NV: In your work you pinpointed the importance of reviews and newspapers in promoting the circulation of extracts of translation. What are today the other media which facilitate the multifarious circulation of translations?

JPL: I do think that work on translation has tended to focus on identifiable products, ‘translations’, often in book form. I think it is important instead to recognize that the activity of translation is in fact much more ubiquitous and can be traced in products such as news articles and reviews which summarize or ‘extract’ from original material in other languages and thus constitute de facto translations, although they may not appear as such. If this is true in the period I cover, it is also evident today: all sorts of news products, for example, are in fact the result of extensive translation work which, however, remains largely invisible, carried out ‘back-office’. In this sense, we should begin to recognize the ubiquity of translation activity in a globalised world. The fact that we can identify the same sort of activity also in the eighteenth century merely indicates the extent to which transnational, cross-cultural frameworks have always been present.

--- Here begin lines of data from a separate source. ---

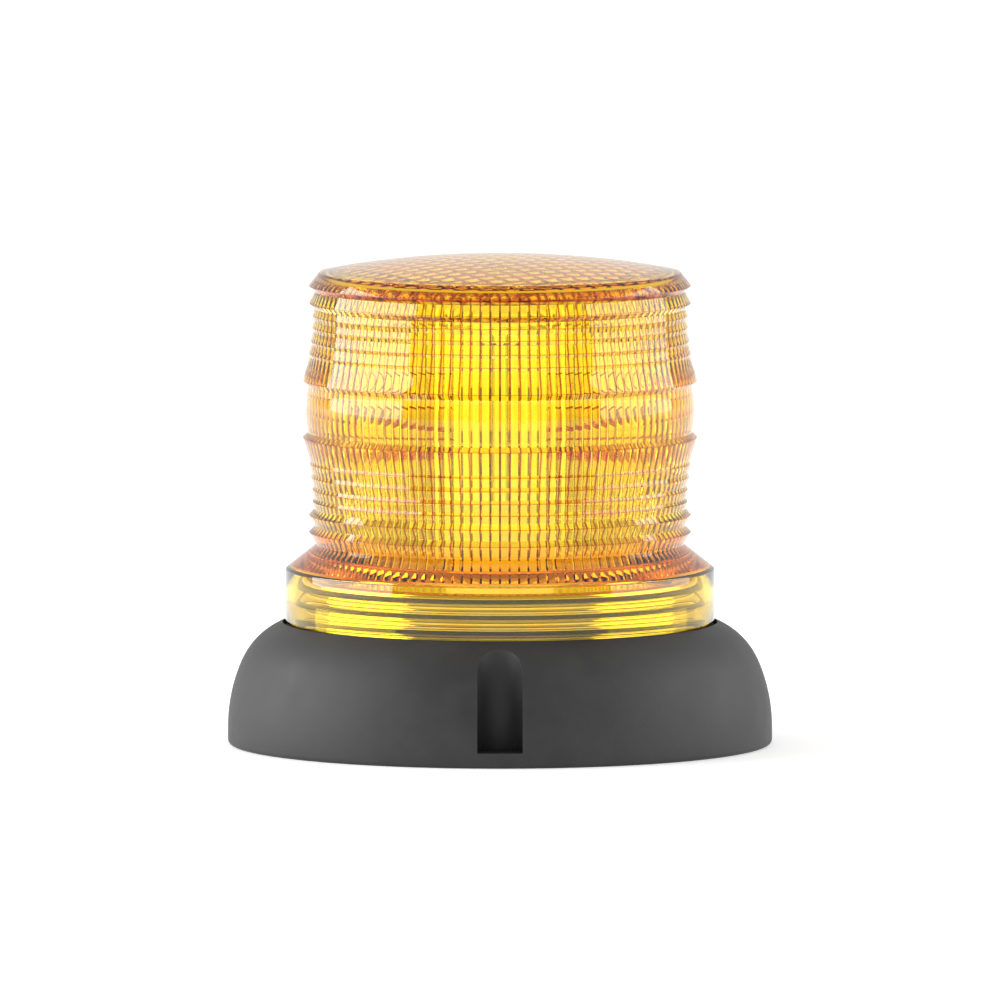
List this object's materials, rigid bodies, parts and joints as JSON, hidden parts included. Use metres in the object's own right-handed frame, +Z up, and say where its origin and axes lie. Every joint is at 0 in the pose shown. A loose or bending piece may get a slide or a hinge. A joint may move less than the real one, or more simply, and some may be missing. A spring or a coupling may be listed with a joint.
{
  "type": "warning beacon",
  "caption": "Battery warning beacon: an amber ribbed lens screwed on a white collar, over a light tower and batteries, on a magnetic base in a domed rubber boot.",
  "frame": {"origin": "centre of the underside, on the surface that the beacon stands on", "axes": "+Z up along the lens axis; the boot's pocket faces -Y"},
  "size_m": [0.14, 0.14, 0.1258],
  "materials": {
    "amber_lens": "clear amber polycarbonate, moulded smooth",
    "boot_rubber": "black rubber with a fine matt grain",
    "seal_rubber": "smooth black seal rubber",
    "black_plastic": "spark-eroded black",
    "white_plastic": "satin white",
    "reflector": "bright metallised plastic",
    "steel": "bright zinc plating",
    "ferrite": "dark ground ferrite",
    "aluminium": "extruded, clear anodised",
    "circuit_board": "green solder mask",
    "cell_sleeve": "plain foil sleeve",
    "red_wire": "smooth wire insulation",
    "led_board": "white solder mask with clear light packages",
    "button_rubber": "orange soft-touch rubber"
  },
  "bodies": {
    "base": {"rubber_boot": "boot_rubber", "base_pad": "seal_rubber", "magnet_cup": "steel", "magnet_ring": "ferrite", "centre_pole": "steel", "base_pan": "black_plastic", "magnet_screw_1": "steel", "magnet_screw_2": "steel", "magnet_screw_3": "steel", "battery_holder": "black_plastic", "battery_1": "cell_sleeve", "battery_2": "cell_sleeve", "battery_3": "cell_sleeve", "battery_4": "cell_sleeve", "contact_spring_1": "steel", "contact_spring_2": "steel", "contact_spring_3": "steel", "contact_spring_4": "steel", "contact_plate_left": "steel", "contact_plate_right": "steel", "battery_cover": "black_plastic", "main_board": "circuit_board", "board_spacer_1": "white_plastic", "board_spacer_2": "white_plastic", "board_spacer_3": "white_plastic", "board_screw_1": "steel", "board_screw_2": "steel", "board_screw_3": "steel", "tact_switch": "black_plastic", "driver_chip": "black_plastic", "capacitor": "aluminium", "battery_wire_red": "red_wire", "battery_wire_black": "seal_rubber", "led_lead": "white_plastic", "collar_deck": "reflector", "seal_ring_1": "seal_rubber", "seal_ring_2": "seal_rubber", "seal_ring_3": "seal_rubber", "housing_screw_1": "steel", "housing_screw_2": "steel", "housing_screw_3": "steel", "tower_post": "white_plastic", "tower_screw_1": "steel", "tower_screw_2": "steel", "tower_screw_3": "steel", "heat_sink": "aluminium", "led_strip_1": "led_board", "led_strip_2": "led_board", "led_strip_3": "led_board", "led_strip_4": "led_board", "led_strip_5": "led_board", "led_strip_6": "led_board", "tower_cap": "white_plastic", "tower_bolt": "steel", "button_spring": "steel"},
    "button": {"power_button": "button_rubber"},
    "gasket": {"lens_gasket": "seal_rubber"},
    "lens": {"lens": "amber_lens"}
  },
  "joints": [
    {"name": "button_press", "type": "slide", "parent": "base", "child": "button", "axis": [0, 0, -1], "range_m": [0, 0.0015], "stiffness_N_per_m": 500, "springref_m": -0.001, "deforming": ["button_spring"]},
    {"name": "lens_rise", "type": "slide", "parent": "base", "child": "gasket", "axis": [0, 0, 1], "range_m": [0, 0.01366]},
    {"name": "lens_turn", "type": "hinge", "parent": "gasket", "child": "lens", "pos_m": [0, 0, 0.0315], "axis": [0, 0, 1], "range_deg": [0, 1260]}
  ],
  "couplings": [
    {"joint": "lens_rise", "follows": "lens_turn", "m_per_rad": 0.0006207}
  ]
}
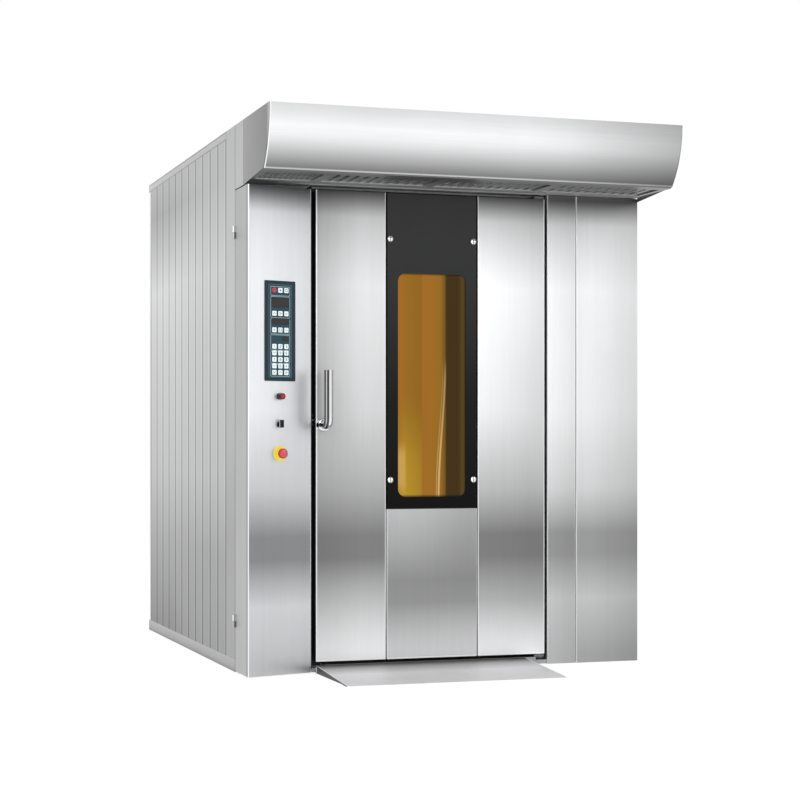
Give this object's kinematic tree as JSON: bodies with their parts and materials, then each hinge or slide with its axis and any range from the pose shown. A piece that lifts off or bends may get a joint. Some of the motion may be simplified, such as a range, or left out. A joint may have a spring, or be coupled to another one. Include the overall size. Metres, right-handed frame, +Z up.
{
  "type": "rotating rack oven",
  "caption": "Bakery rack oven: insulated steel cabin with floor turntable, hinged door with tall window, angled control column, curved steam hood and ramp.",
  "frame": {"origin": "on the floor, in the middle of the whole oven's outline, ramp, hood and pipe stubs included", "axes": "+X to the right seen from the front, +Y from the door to the back, +Z up; the door faces -Y"},
  "size_m": [1.8782, 2.711, 2.5356],
  "materials": {
    "dark_steel": "dark zinc-plated steel",
    "galvanised": "galvanised flat bar",
    "inner_steel": "plain stainless sheet",
    "bronze": "bearing bronze",
    "plate_steel": "worn stainless plate",
    "ramp_steel": "ground stainless sheet",
    "mineral_wool": "mineral wool boards",
    "cladding": "satin stainless sheet, folded grooves",
    "post_steel": "satin stainless sheet",
    "trim_steel": "satin stainless sheet",
    "roof_steel": "galvanised sheet",
    "front_steel": "brushed stainless sheet",
    "frame_steel": "dark stainless frame",
    "cabinet": "light grey painted steel",
    "switchgear": "grey plastic devices",
    "hinge_steel": "stainless",
    "column_steel": "brushed stainless sheet",
    "membrane": "dark teal film",
    "keys": "printed key film",
    "displays": "dark red filter film",
    "bezel_chrome": "chrome rings",
    "button_red": "red plastic",
    "knob_black": "black plastic",
    "ring_yellow": "yellow plastic",
    "stop_red": "red plastic",
    "drive_paint": "blue-grey paint",
    "fork_steel": "stainless",
    "wheel_steel": "stainless fan wheel",
    "heater": "scaled tubular heaters",
    "cast_steam": "cast iron bars and steel trays",
    "pipe_steel": "stainless pipe",
    "lamp": "lamp glass tube",
    "flue_steel": "stainless pipe",
    "hood_steel": "satin stainless sheet",
    "soffit_steel": "satin stainless sheet",
    "filter_steel": "stainless baffles",
    "box_steel": "galvanised sheet",
    "fan_plastic": "black fan wheel",
    "leaf_steel": "folded steel frame",
    "door_steel": "brushed stainless sheet",
    "black_glass": "black enamelled glass",
    "amber_glass": "heat-resistant glass, lit amber",
    "cap_chrome": "domed chrome caps",
    "gasket": "black silicone",
    "handle_chrome": "polished steel"
  },
  "bodies": {
    "oven": {"levelling_feet": "dark_steel", "base_frame": "galvanised", "floor_pan": "inner_steel", "turntable_bearing": "bronze", "ramp": "ramp_steel", "wall_insulation": "mineral_wool", "chamber_liner": "inner_steel", "air_wall": "inner_steel", "side_cladding": "cladding", "rear_cladding": "cladding", "body_posts": "post_steel", "top_trim": "trim_steel", "plinth": "trim_steel", "roof_panel": "roof_steel", "side_panels": "front_steel", "door_frame": "frame_steel", "door_hinges": "dark_steel", "control_cabinet": "cabinet", "switchgear": "switchgear", "control_hinges": "hinge_steel", "drive_gearmotor": "drive_paint", "fan_deck": "inner_steel", "fan_motor": "drive_paint", "heater_bank": "heater", "steam_generator": "cast_steam", "water_pipes": "pipe_steel", "chamber_lamps": "lamp", "flue_pipe": "flue_steel", "hood_shell": "hood_steel", "hood_cheeks": "hood_steel", "hood_soffit": "soffit_steel", "hood_filters": "filter_steel", "hood_fan_box": "box_steel"},
    "door": {"door_leaf": "leaf_steel", "door_insulation": "mineral_wool", "door_skins": "door_steel", "door_glass": "black_glass", "window_panes": "amber_glass", "glass_caps": "cap_chrome", "door_inner_panel": "inner_steel", "door_gasket": "gasket", "handle_rosette": "handle_chrome"},
    "handle": {"door_handle": "handle_chrome"},
    "bolt": {"latch_bolt": "hinge_steel"},
    "cover": {"control_cover": "column_steel", "membrane_panel": "membrane", "membrane_keys": "keys", "display_windows": "displays", "switch_bezels": "bezel_chrome", "stop_ring": "ring_yellow"},
    "start": {"start_button": "button_red"},
    "selector": {"selector_knob": "knob_black"},
    "stop": {"stop_button": "stop_red"},
    "platform": {"turntable": "plate_steel", "wheel_channels": "plate_steel"},
    "fork": {"rack_fork": "fork_steel"},
    "fan": {"fan_wheel": "wheel_steel"},
    "hood_fan": {"hood_fan_wheel": "fan_plastic"},
    "damper": {"flue_damper": "flue_steel"},
    "shutter": {"air_shutter": "inner_steel"}
  },
  "joints": [
    {"name": "door_swing", "type": "hinge", "parent": "oven", "child": "door", "pos_m": [0.45015, -0.8465, 1.082], "axis": [0, 0, 1], "range_deg": [0, 110]},
    {"name": "handle_turn", "type": "hinge", "parent": "door", "child": "handle", "pos_m": [-0.57185, -0.8885, 1.085], "axis": [0, 1, 0], "range_deg": [0, 90]},
    {"name": "latch_slide", "type": "slide", "parent": "door", "child": "bolt", "axis": [1, 0, 0], "range_m": [0, 0.014]},
    {"name": "control_cover_swing", "type": "hinge", "parent": "oven", "child": "cover", "pos_m": [-0.93315, -0.7195, 1.059], "axis": [0, 0, -1], "range_deg": [0, 100]},
    {"name": "start_button_press", "type": "slide", "parent": "cover", "child": "start", "axis": [-0.2839, 0.9589, 0], "range_m": [0, 0.004], "stiffness_N_per_m": 600, "springref_m": -0.002},
    {"name": "selector_turn", "type": "hinge", "parent": "cover", "child": "selector", "pos_m": [-0.77535, -0.91565, 1.086], "axis": [0.2839, -0.9589, 0], "range_deg": [-45, 45]},
    {"name": "stop_press", "type": "slide", "parent": "cover", "child": "stop", "axis": [-0.2839, 0.9589, 0], "range_m": [0, 0.006]},
    {"name": "turntable_spin", "type": "hinge", "parent": "oven", "child": "platform", "pos_m": [-0.06285, -0.0005, 0.034], "axis": [0, 0, 1], "continuous": true},
    {"name": "rack_fork_spin", "type": "hinge", "parent": "oven", "child": "fork", "pos_m": [-0.06285, -0.0005, 2.1], "axis": [0, 0, 1], "continuous": true},
    {"name": "fan_spin", "type": "hinge", "parent": "oven", "child": "fan", "pos_m": [-0.24385, 0.9265, 2], "axis": [0, 0, 1], "continuous": true},
    {"name": "hood_fan_spin", "type": "hinge", "parent": "oven", "child": "hood_fan", "pos_m": [0.50615, -0.4705, 2.43], "axis": [0, 0, 1], "continuous": true},
    {"name": "damper_turn", "type": "hinge", "parent": "oven", "child": "damper", "pos_m": [-0.55385, 0.3295, 2.3403], "axis": [1, 0, 0], "range_deg": [0, 90]},
    {"name": "shutter_slide", "type": "slide", "parent": "oven", "child": "shutter", "axis": [0, 1, 0], "range_m": [0, 0.024]}
  ],
  "couplings": [
    {"joint": "latch_slide", "follows": "handle_turn", "m_per_rad": 0.0089127},
    {"joint": "rack_fork_spin", "follows": "turntable_spin", "ratio": 1}
  ]
}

There has been a general reluctance to recognize this, however, because of an overriding ‘methodological nationalism’ that still pervades many disciplines and many ways of thinking.

NV: Translations and reform seem to go hand-in-hand during the period you studied. Do you think is it still the case?

JPL: I would not want to link translation and reform too closely. However, in the sense that we can understand reform as the promotion of change with regard to an existing given state, it necessarily contemplates other imagined states. These imagined states can be different diachronically, as in the case of utopias set in the future or the nostalgia for a lost past, or synchronically, as in the contemplation of other coexistent cultural or political forms. In the latter case, it may be necessary to carry out an act of cultural or linguistic translation. So perhaps there is a link!